From:
The Australian Merchant Navy | British Fleets
Many other ships of British merchant fleets were part of the Allies' Pacific and Indian Oceans war effort. While the major part of this site relates to Australian coastal and adjacent Asian and Pacific waters, and while it is ot possible to tell the full story of the British fleets on the wider oceans, one event, of a tragic, horrendous nature must not go without mention. Merchant seamen and many others know it as the "
Behar Massacre".
The 111 souls aboard the P & O Hain Lines'
Behar (85 crew, 17 Artillery/DEMS gnners and Asdic operators and 9 passengers including two women) were to experience from 9 March 1944, en route from New Zealand and Melbourne to Bombay, an unimaginable ordeal.
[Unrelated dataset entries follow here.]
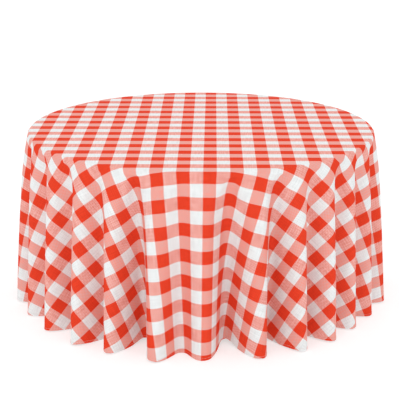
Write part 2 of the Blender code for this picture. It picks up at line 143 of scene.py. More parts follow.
@dataclass(frozen=True)
class WovenCheck:
    """Yarn-dyed spun polyester in a plain weave: a red and white buffalo check.

    Coloured warp crosses coloured weft, so squares are red where both are red, white where
    both are white, and pink between, where the threads alternate. It is matt, with slubs
    along both threads and no gloss.
    """

    stripe: float = 52.15 * MM  # one square across, between the warp's colour changes
    stripe_along: float = 53.75 * MM  # one square along, between the weft's
    offset: tuple[float, float] = (0.089, 0.71)  # where the squares fall, in pairs of squares
    turn: float = math.radians(0.62)  # how far the cloth was laid off square
    white: str = "#EFF2F2"
    pink: str = "#F2A69A"
    red: str = "#EA452B"
    thread: float = 4.5 * MM  # real threads are 0.5 mm, too fine to show, so these are coarser
    top_lean: float = 0.3  # how far a square's colour leans to the thread on top
    slub_lean: float = 0.7  # how far it leans with the threads' thickness
    weave_painted_shade: float = 0.16  # painted shade: how much darker the thread underneath is than the thread on top, next to a slub
    weave_height: float = 0.6  # the weave's height, next to a slub's
    slub_rate: tuple[float, float] = (330, 16)  # slubs per metre across and along a thread
    wander: float = 0.35 * MM  # how far a stripe's edge wanders
    stitch: float = 3.2 * MM  # from one stitch of the hem to the next
    stitch_reach: float = 0.36  # half a stitch's length, as a share of that distance
    stitch_breadth: float = 0.03  # half a stitch's breadth, as a share of the hem's width
    stitch_sink: float = 3.0  # how deep a stitch pulls in, next to a slub's height

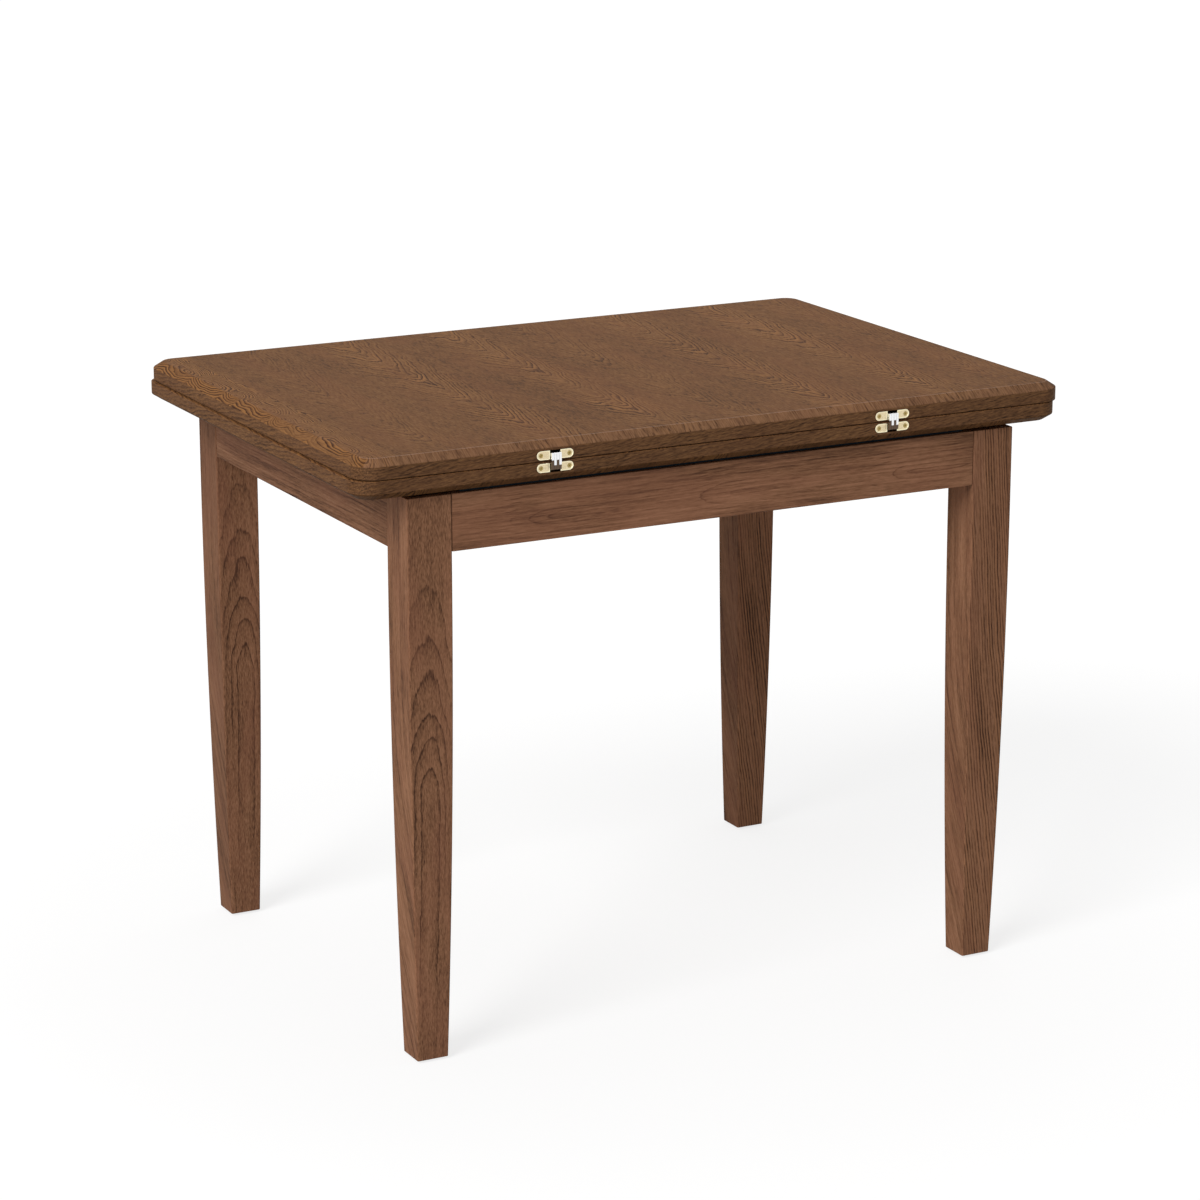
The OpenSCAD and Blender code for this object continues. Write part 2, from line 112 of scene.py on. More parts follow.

An account of the events is summarised here, but to learn more, click on
Narratives.
On the morning of 9 March, the Japanese heavy cruiser
Tone intercepted and opened fire on
Behar in the vicinity of the Cocos Islands. The victim was quickly ablaze and sinking, with three of its complement lost by the time four lfeboats were launched, the remaining crew and passengers being taken on board
Tone.
That night, on
Tone's deck, the calculated murder of 72 of them took place - 53 crew, 15 gunners and 4 passengers (though the women were spared) - by felling and beheading. Those remaining were landed at Tandjong Priok, to see the war out as prisoners of war, with all the privations that meant.
The War Crimes trials brought some justice, but the
Behar Massacre became yet another example of the many dangers, and horrors, faced by merchant mariners.